Acorralados

Crítica de Juan Pablo Cinelli - Página 12

Demasiadas debilidades para creer

La idea es de lo más sencilla y ya desde su título propone un juego de palabras (no muy brillante) que lo deja claro. Ambientada antes de la Navidad de 2001, en ese Acorralados se funden las millones de víctimas que padecieron la retención de sus ahorros con el corralito –gentileza de Domingo Cavallo y Fernando de la Rúa– y un grupo de personas más reducido que a partir de aquella circunstancia se ve envuelto en una situación sin salida.

El centro lo ocupa Don Antonio, que en la primera escena le confiesa a la tumba de su mujer que ha tomado una decisión, y se pone una pistola en la cabeza. El intento de suicidio se ve frustrado por dos pibes chorros que le roban los zapatos, el cinturón y la boina. Todo ocurre dentro de un cementerio parque: en sólo dos escenas, Acorralados muestra sus debilidades argumentales. Como ocurre con otras producciones nacionales recientes, esta está construida desde una idea de cine avejentada, que ni en su mejor época produjo buenas películas. Montada torpemente y musicalizada de modo explícito, la trama acumula golpes de efecto: Antonio llega al banco que retiene sus ahorros y, granada en mano, exige que se los entreguen. Para ese momento ya se sabe que además de viejo, viudo y estafado, también es insulinodependiente. Y entre los rehenes hay una pareja con un hijito sordo, un joven noble y suicida cuya novia enferma se mató para no ser una carga, y los empleados del banco, que son más cándidos que aquel de Voltaire (lo cual es mucho). Ante un panorama semejante, no es extraño que los deus ex machina se vayan acumulando para inventar un insólito final feliz, allí donde en la historia no lo hubo.
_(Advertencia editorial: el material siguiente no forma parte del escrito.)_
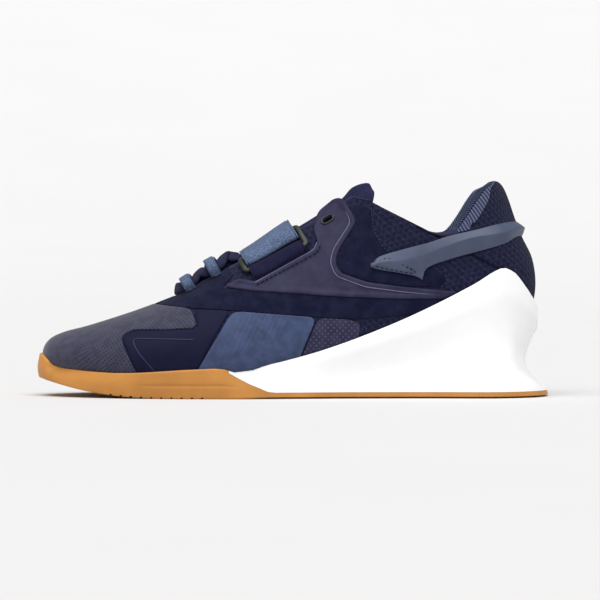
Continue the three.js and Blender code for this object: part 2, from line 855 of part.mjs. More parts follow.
// The tongue: a sheet under the throat, padded and rounded where it stands above the collar.
function tongue() {
  const [lengthSteps, widthSteps] = [16, 8];
  const loops = [];
  for (let i = 0; i <= lengthSteps; i++) {
    const share = i / lengthSteps;
    const at = mix(-0.02, TONGUE_TIP, 1 - (1 - share) ** 1.4);
    const past = Math.max(at - TONGUE_ROUND, 0) / (TONGUE_TIP - TONGUE_ROUND);
    const end = Math.sqrt(Math.max(1 - past ** 2, 0.06));
    const half = (tongueHalfWidth / throatHalfWidth) * mix(0.55, 1, smooth(-0.02, 0.5, at)) * mix(0.55, 1, end);
    const thickness = (tongueWall + tonguePad * smooth(0.85, 1.02, at)) * end;
    const line = (depth) => {
      const made = [];
      for (let j = 0; j <= widthSteps; j++) {
        const side = (2 * j) / widthSteps - 1;
        const middle = 1 - smooth(0.2, 0.5, Math.abs(side));
        const edge = 1 - side ** 6 * 0.5;
        const bulge = middle * (tongueBulge + smooth(0.98, 1.06, at) * 1.5);
        const top = -upperWall - 2.5 * fitGap + bulge - (tongueWall + tonguePad) * 0.5 * (1 - end);
        made.push(overInstep(at, side * half, depth ? top - thickness * edge : top).point);
      }
      return made;
    };
    loops.push([...line(0), ...line(1).reverse()]);
  }
  return solid(closedBody(loops));
}

// Overlays

function overlay(outline, wall, fromY, toY) {
  const shell = form(fitGap + wall).subtract(form(fitGap));
  const cut = openings.add(eyelets).add(body.translate([0, 0, fitGap]));
  return shell.intersect(sidePrism(rounded(outline), fromY, toY)).subtract(cut);
}

function heelBand() {
  const tip = HEEL_BAND[0].at;
  const loops = [];
  for (let i = -heelBandSteps; i <= heelBandSteps; i++) {
    const side = i < 0 ? -1 : 1;
    const share = 1 - Math.cos((Math.PI / 2) * Math.abs(i / heelBandSteps));
    const at = mix(1, tip, share);
    const proud = heelBandRidge * smooth(0, 0.3, 1 - share);
    const place = (column, offset) => {
      const z = along(HEEL_BAND, column, at) * instepHeight;
      const { point, out } = lastAtSide(mix(heelBackX(z), alongX(tip), share), z, side);
      if (i === 0) out.set(1, 0, 0);
      return point.addScaledVector(out, offset);
    };
    loops.push([
      place("upper", 2 * fitGap),
      place("upper", 2 * fitGap + heelBandWall),
      place("ridge", 2 * fitGap + heelBandWall + proud),
      place("lower", 2 * fitGap + heelBandWall),
      place("lower", 2 * fitGap),
      place("ridge", 2 * fitGap),
    ]);
  }
  return solid(closedBody(loops));
}

// Where the back of the last stands at a height.
function heelBackX(z) {
  let [low, high] = [INSTEP_ROW, LAST_ROW];
  for (let i = 0; i < 30; i++) {
    const u = (low + high) / 2;
    if (onLast(u, Math.PI).z < z) low = u;
    else high = u;
  }
  return onLast(low, Math.PI).x - 1e-3;
}

// A strip that follows a path of sideways places and heights across the instep.
function strip(path, wall, front, back, columns) {
  const at = path.map(([side, height]) => new THREE.Vector2(side * throatHalfWidth, height));
  const line = (shift) =>
    at.map((p, i) => {
      const way = at[Math.min(i + 1, at.length - 1)].clone().sub(at[Math.max(i - 1, 0)]).normalize();
      return new THREE.Vector2(p.x - way.y * shift, p.y + way.x * shift);
    });
  const [low, high] = [line(-wall / 2), line(wall / 2)];
  const loops = at.map((_, i) => {
    const row = (p) => {
      const made = [];
      for (let j = 0; j <= columns; j++)
        made.push(overInstep(mix(front, back, j / columns), p.x / throatHalfWidth, p.y).point);
      return made;
    };
    return [...row(low[i]), ...row(high[i]).reverse()];
  });
  return solid(closedBody(loops));
}

// A rectangular ring: two bars along the instep and two across, all over the same curved ground.
function ring() {
  const margin = ringMargin / throatLength;
  const wide = ringBar / throatLength;
  const half = ringBar / 2 / throatHalfWidth;
  const [front, back] = [strapFront - margin, strapBack + margin];
  const bar = ({ side, height }) =>
    strip(
      [
        [side - half, height],
        [side + half, height],
      ],
      ringBar,
      front,
      back,
      6,
    );
  const across = [
    [WEBBING_BAR.side, WEBBING_BAR.height],
    [STRAP_BAR.side, STRAP_BAR.height],
  ];
  return bar(STRAP_BAR)
    .add(bar(WEBBING_BAR))
    .add(strip(across, ringBar, front, front + wide, 1))
    .add(strip(across, ringBar, back - wide, back, 1));
}

function laceLoop({ at, height }, side) {
  const half = loopWidth / 2 / throatLength;
  const path = LOOP_PATH.map(([sideways, share]) => [side * sideways, share * height]);
  return strip(side < 0 ? path : path.reverse(), webbingWall, at - half, at + half, 1);
}

function laceHalf(side) {
  const guide = new THREE.CatmullRomCurve3(LACE_PATH.map(([a, b, c]) => new THREE.Vector3(a, b, c)));
  const steps = laceSteps;
  const frames = [];
  for (let i = 0; i <= steps; i++) {
    const p = guide.getPoint(i / steps);
    frames.push(overInstep(p.x, side * p.y, p.z));
  }
  const loops = frames.map(({ point, out }, i) => {
    const way = frames[Math.min(i + 1, steps)].point.clone().sub(frames[Math.max(i - 1, 0)].point).normalize();
    const across = new THREE.Vector3().crossVectors(out, way).normalize();
    const loop = [];
    for (let k = 0; k < 6; k++) {
      const turn = (k * Math.PI) / 3;
      loop.push(
        point
          .clone()
          .addScaledVector(across, (Math.cos(turn) * laceWidth) / 2)
          .addScaledVector(out, (Math.sin(turn) * laceThickness) / 2),
      );
    }
    return loop;
  });
  return solid(closedBody(loops));
}

// Materials and assembly

function finish(color, roughness, metalness = 0) {
  return new THREE.MeshStandardMaterial({ color, roughness, metalness });
}
const gumRubber = finish("#c58a4b", 0.55);
const whitePlastic = finish("#f6f5f3", 0.35);
const navyTextile = finish("#25273f", 0.9);
const navyFilm = finish("#1f1f3c", 0.6);
const greyMicrofibre = finish("#4a4a5e", 0.65);
const mauveFilm = finish("#454560", 0.5);
const slateFilm = finish("#475270", 0.5);
const slateRubber = finish("#58637f", 0.45);
const slateWebbing = finish("#5c6985", 0.85);
const navyWebbing = finish("#1c1c30", 0.9);
const ringPlastic = finish("#3a3c36", 0.35);
const foam = finish("#2a2c42", 0.95);

const shoe = new THREE.Group();
shoe.name = "weightlifting_shoe";

function add(name, shape, material) {
  const mesh = new THREE.Mesh(geometryOf(shape), material);
  mesh.name = name;
  shoe.add(mesh);
}

add("outsole", outsole, gumRubber);
add("midsole", midsole, whitePlastic);
add("upper", upper, navyTextile);
add("insole", insole, foam);
add("tongue", tongue(), navyTextile);
add("toe_cap", overlay(TOE_CAP, overlayWall, -farSide, farSide), greyMicrofibre);
add("vamp", overlay(VAMP, overlayWall, -farSide, farSide), navyTextile);
for (const [side, fromY, toY] of [
  ["lateral", -farSide, 0],
  ["medial", 0, farSide],
]) {
  add("flank_" + side, overlay(FLANK, overlayWall, fromY, toY), navyFilm);
  add("saddle_" + side, overlay(SADDLE, saddleWall, fromY, toY), slateFilm);
  add("quarter_" + side, overlay(QUARTER, quarterWall, fromY, toY), mauveFilm);
}
add("heel_band", heelBand(), slateRubber);
add("strap", strip(STRAP_PATH, strapWall, strapFront, strapBack, 5), slateWebbing);
add("strap_ring", ring(), ringPlastic);
add("strap_webbing", strip(WEBBING_PATH, webbingWall, strapFront, strapBack, 4), navyWebbing);
LOOPS.forEach((loop, i) => {
  add("lace_loop_lateral_" + (i + 1), laceLoop(loop, -1), slateWebbing);
  add("lace_loop_medial_" + (i + 1), laceLoop(loop, 1), slateWebbing);
});
add("laces", laceHalf(-1).add(laceHalf(1)), navyWebbing);

export default shoe;
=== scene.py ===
import math

import bmesh
import bpy
import numpy as np
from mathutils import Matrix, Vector
from mathutils.geometry import delaunay_2d_cdt


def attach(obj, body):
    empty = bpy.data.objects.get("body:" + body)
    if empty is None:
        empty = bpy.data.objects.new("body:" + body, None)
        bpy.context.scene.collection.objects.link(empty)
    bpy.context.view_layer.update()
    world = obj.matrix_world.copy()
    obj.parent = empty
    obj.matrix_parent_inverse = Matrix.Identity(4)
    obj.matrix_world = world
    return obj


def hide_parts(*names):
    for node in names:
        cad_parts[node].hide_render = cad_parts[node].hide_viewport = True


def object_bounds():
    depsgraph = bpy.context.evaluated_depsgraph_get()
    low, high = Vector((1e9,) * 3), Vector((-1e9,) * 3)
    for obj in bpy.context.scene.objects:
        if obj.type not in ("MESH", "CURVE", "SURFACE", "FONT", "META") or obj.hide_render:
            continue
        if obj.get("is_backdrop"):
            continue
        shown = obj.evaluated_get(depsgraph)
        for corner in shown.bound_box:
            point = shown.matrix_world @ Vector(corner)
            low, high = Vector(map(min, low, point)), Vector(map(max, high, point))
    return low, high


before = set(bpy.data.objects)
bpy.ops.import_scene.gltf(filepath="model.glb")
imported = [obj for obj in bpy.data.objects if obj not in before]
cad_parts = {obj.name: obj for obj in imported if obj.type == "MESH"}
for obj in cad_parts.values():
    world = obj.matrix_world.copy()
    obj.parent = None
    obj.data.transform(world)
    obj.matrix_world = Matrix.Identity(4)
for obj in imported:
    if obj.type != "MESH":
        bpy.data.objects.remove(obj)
cad_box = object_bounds()

bl_info = {
    "name": "Weightlifting shoe",
    "version": (1, 0, 0),
    "blender": (4, 5, 0),
    "location": "3D View > Sidebar > Shoe",
    "description": "Builds the visible pieces of a weightlifting shoe over its last",
    "category": "Add Mesh",
}

MM = 0.001

# Driving dimensions of the last and the shoe
SHOE_LENGTH = 300
BALL_WIDTH = 98
HEEL_WIDTH = 69
INSTEP_HEIGHT = 118
COLLAR_HEIGHT = 128
SEAT_HEIGHT = 30
UPPER_WALL = 2.2
COLLAR_PAD = 4.5
THROAT_HALF = 14.5
SOLE_WIDTH = 104
HEEL_BASE_WIDTH = 89
CUP_HEIGHT = 17.6
CLIP_HEIGHT = 75.4
RIM_WALL = 2.9
WAIST_DEPTH = 11
EDGE_BEVEL = 1.2
TOE_SPRING = 10.5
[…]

La idea de jugar con los hechos a la vez trágicos y traumáticos de un pasado reciente, en principio no tiene nada de malo. El problema es la absoluta falta de recursos (o la mala selección de ellos) para contar el cuento elegido de una manera convincente. La elección del elenco no ayuda a definir el tono narrativo del film. Mientras Federico Luppi entrega una de sus clásicas actuaciones realistas –y hay que reconocer que hace hasta donde el guión se lo permite–, Esther Goris se maneja en un registro farsesco y el comisario de Gustavo Garzón parece salido de un policial de esos que mezclan comedia con intrigas. Es decir, tres películas distintas según el personaje que ocupe la pantalla. Y no es un film que cruce géneros para causar un efecto narrativo, sino uno que no sabe cómo quiere contar su historia. El resultado es que no hay película.